All the new projects I work on are hosted on servers that are provisioned by Forge. Forge has a quick deploy feature that allows you to pull the lastest master-commit onto the server, install composer dependencies, run migrations and so on.

It has two main drawbacks:

  • you can't see any output of the deployment script in your terminal
  • you can't do some stuff locally on your computer
To solve these points I'm switching from Forge's quick deploy feature to Deployer.
Deployer is a deployment tool written in PHP, it's simple and functional. Deploy your code to all servers you want, it supports deploy via copy, or via VCS (like git), or via rsync. Run your tasks on all your servers, or use our recipes of common tasks for Symfony, Laravel, Zend Framework and Yii.
You can install Deployer via composer. To use Deployer a deploy.php file must be added to your project. This file describes your deployment process. No worries, you can write it in php using a very clean and readable syntax. The documention on how to write the deploy.php-file is a bit vague at this point, but you'll get a good idea of how things work by taking a look at my deploy.php-file.

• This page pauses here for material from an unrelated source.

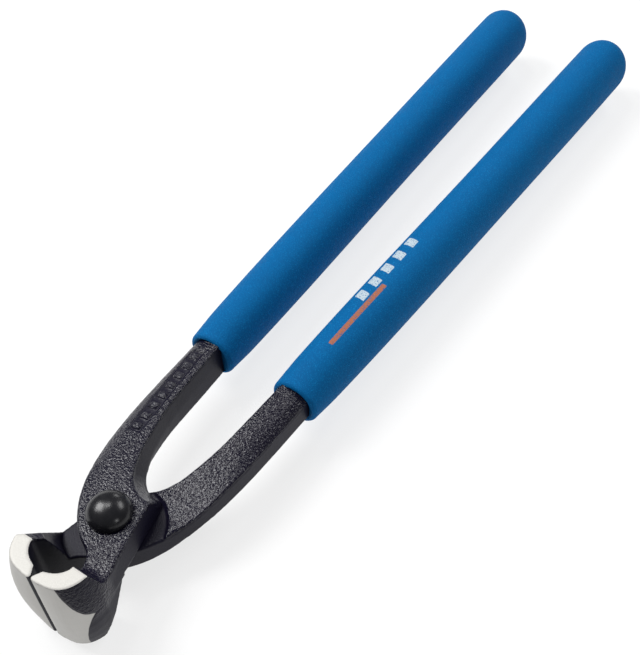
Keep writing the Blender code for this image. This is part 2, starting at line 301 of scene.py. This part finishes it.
def grip_material():
    """Blue coating with a fine sandy speckle, and a plain printed mark."""
    made, tree, shader = new_material("grip blue")
    shader.inputs["Specular IOR Level"].default_value = 0.06
    where = object_place(tree)
    sand = grain(tree, where, size=0.3, detail=2.0, roughness=0.6)
    patches = grain(tree, where, size=6.0, detail=3.0, roughness=0.6)
    deep = blend_colour(tree, patches, GRIP_DARK, GRIP_LIGHT)
    speckled = blend_colour(tree, spread(tree, sand, 0.52, 0.72), deep, GRIP_SPECKLE)
    gaps = grain(tree, where, size=0.4, detail=2.0, roughness=0.7)
    worn = spread(tree, gaps, 0.34, 0.46)
    pale = spread(tree, painted_value(tree, "pale_print"), -0.05, 0.05)
    warm = spread(tree, painted_value(tree, "warm_print"), -0.05, 0.05)
    inked = blend_colour(tree, calculate(tree, "MULTIPLY", pale, worn), speckled, PALE_INK)
    feed(tree, shader, {
        "Base Color": blend_colour(tree, calculate(tree, "MULTIPLY", warm, worn), inked, WARM_INK),
        "Roughness": spread(tree, patches, 0.3, 0.7, 0.62, 0.74),
        "Normal": bumps(tree, sand, strength=0.8, distance=0.2),
    })
    return made


# ---------------------------------------------------------------- mesh helpers

def read_vertices(mesh, name):
    flat = np.empty(len(mesh.vertices) * 3, np.float32)
    mesh.vertices.foreach_get(name, flat)
    return flat.reshape(-1, 3).astype(float)


def in_tool_axes(mesh, turn=1.0):
    """The mesh's points in millimetres from the pivot, in the axes that turn gives."""
    return (read_vertices(mesh, "co") - np.array(PIVOT)) / MM * turn


def set_from_tool_axes(mesh, p, turn=1.0):
    points = p * turn * MM + np.array(PIVOT)
    mesh.vertices.foreach_set("co", points.astype(np.float32).ravel())
    mesh.update()


def edges_of(mesh):
    flat = np.empty(len(mesh.edges) * 2, np.int32)
    mesh.edges.foreach_get("vertices", flat)
    return flat.reshape(-1, 2)


def store(mesh, name, values):
    made = mesh.attributes.new(name, "FLOAT", "POINT")
    made.data.foreach_set("value", values.astype(np.float32))


def mesh_from(form, name):
    """Turns a closed bmesh into a mesh with its faces pointing out."""
    bmesh.ops.recalc_face_normals(form, faces=form.faces)
    mesh = bpy.data.meshes.new(name)
    form.to_mesh(mesh)
    form.free()
    return mesh


def show(name, mesh, material, body, slot, *nodes):
    """Puts a finished mesh in the scene in place of its CAD nodes."""
    mesh.materials.clear()
    mesh.materials.append(material)
    mesh.polygons.foreach_set("use_smooth", np.ones(len(mesh.polygons), bool))
    made = bpy.data.objects.new(name, mesh)
    bpy.context.scene.collection.objects.link(made)
    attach(made, body)
    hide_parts(*nodes)


def even_mesh(node, voxel):
    """A copy of the CAD node's surface with small even faces."""
    form = bmesh.new()
    form.from_mesh(frame["nodes"][node].data)
    bmesh.ops.remove_doubles(form, verts=form.verts, dist=1e-7)
    name = node + " even"
    thing = bpy.data.objects.new(name, mesh_from(form, name))
    bpy.context.scene.collection.objects.link(thing)
    step = thing.modifiers.new("even faces", "REMESH")
    step.mode = "VOXEL"
    step.voxel_size = voxel * MM
    bpy.context.view_layer.update()
    graph = bpy.context.evaluated_depsgraph_get()
    made = bpy.data.meshes.new_from_object(thing.evaluated_get(graph))
    bpy.data.objects.remove(thing)
    return made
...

To run deployer you'll use this command:

[code lang="bash"] dep



I've made a bash alias that uses the name of the git branch you're currently on:

[code lang="bash"]
alias deploy='dep deploy $(git symbolic-ref --short HEAD)'

Now deploying a branch is as easy as just typing "deploy" when standing on a git repo in your terminal. This is a much nicer way to handle deployments. What I really like is that, now a deploy.php stored in the git repo, the deployment process is also versioned.

If you find Deployer doesn't meet your needs, Rocketeer, Phing and Capistrano are some more advanced alternatives. Envoy is nice too, but I haven't found a way to run stuff locally.